The updated Steam Deck technical details

As PCGamer notes, older 512GB versions of the Steam Deck come with a Phison ESMP512GKB4C3-E13TS SSD. This is an M.2 2230 SSD specially produced for the Steam Deck – the number in the middle indicates the physical size of the plug-in card. According to the identifier, a variant of the Phison controller E13T with PCIe 3.0 x4 is used. The chip is also available in variants with PCIe 3.0 x2, one of which could be in the new version. An SSD with Phison E8T or a completely different controller would also be conceivable. Only the identification of the new SSDs will provide clarity here.

There should be no difference for gaming

Even with PCIe 3.0 x2, the SSD should still be significantly faster than SSDs with a SATA interface. According to Valve, this is enough to achieve performance equivalent to games, as the manufacturer explains when asked by PCGamer. There are only differences in “extremely unusual scenarios”.

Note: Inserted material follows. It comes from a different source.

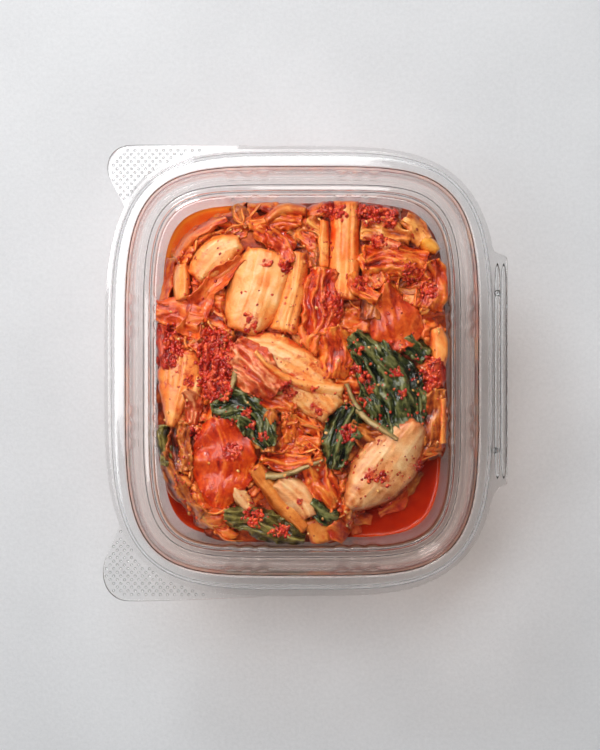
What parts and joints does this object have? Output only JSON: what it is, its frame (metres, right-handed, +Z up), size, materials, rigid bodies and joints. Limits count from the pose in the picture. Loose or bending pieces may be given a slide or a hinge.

Our team has tested both components extensively, and determined that there is no impact to performance between the two models. SSD performance is currently gated by factors not related to PCIe bandwidth. In extremely uncommon cases, differences in read/write speed caps may minimally impact file transfer speeds, but OS performance, loading times, game performance, and game responsiveness are identical between the x2 and x4 drives.

Many Steam Deck components come from multiple suppliers for improved redundancy and production capacity. One of our SSD suppliers provides PCIe Gen 3 x4 NVMe SSDs, while another provides a x2 SSD.

Lawrence Yang, Valve

Valve cites positive effects on supply chain redundancy and production capacity as the reason for the potential adjustment – ​​the different SSDs would come from different suppliers. In view of the current circumstances with chip shortages, cross-industry delivery problems and lockdowns in China, it is quite conceivable that the production of the Steam Deck could only be doubled in this way. Apart from an insufficient offer, price increases for the corresponding ×4 controllers or SSDs are also conceivable.

Valve does not specify from which serial number Steam Decks can have the slower SSD or from which point in time the corresponding devices were delivered. Interested users can learn more about their own Steam Deck by searching for “Device Viewer” in Desktop Mode, then selecting “Storage Drives” and then tapping “Hard Disk Drive”.

Longer SSDs are not a solution

Just a few days ago, the Steam Deck in the context of its SSD slot was the focus of reporting. In addition to M.2 2230 SSDs, slightly longer plug-in cards with the M.2 2242 form factor can also be installed; However, Valve strongly advises against it: the heat development is higher and reduces durability.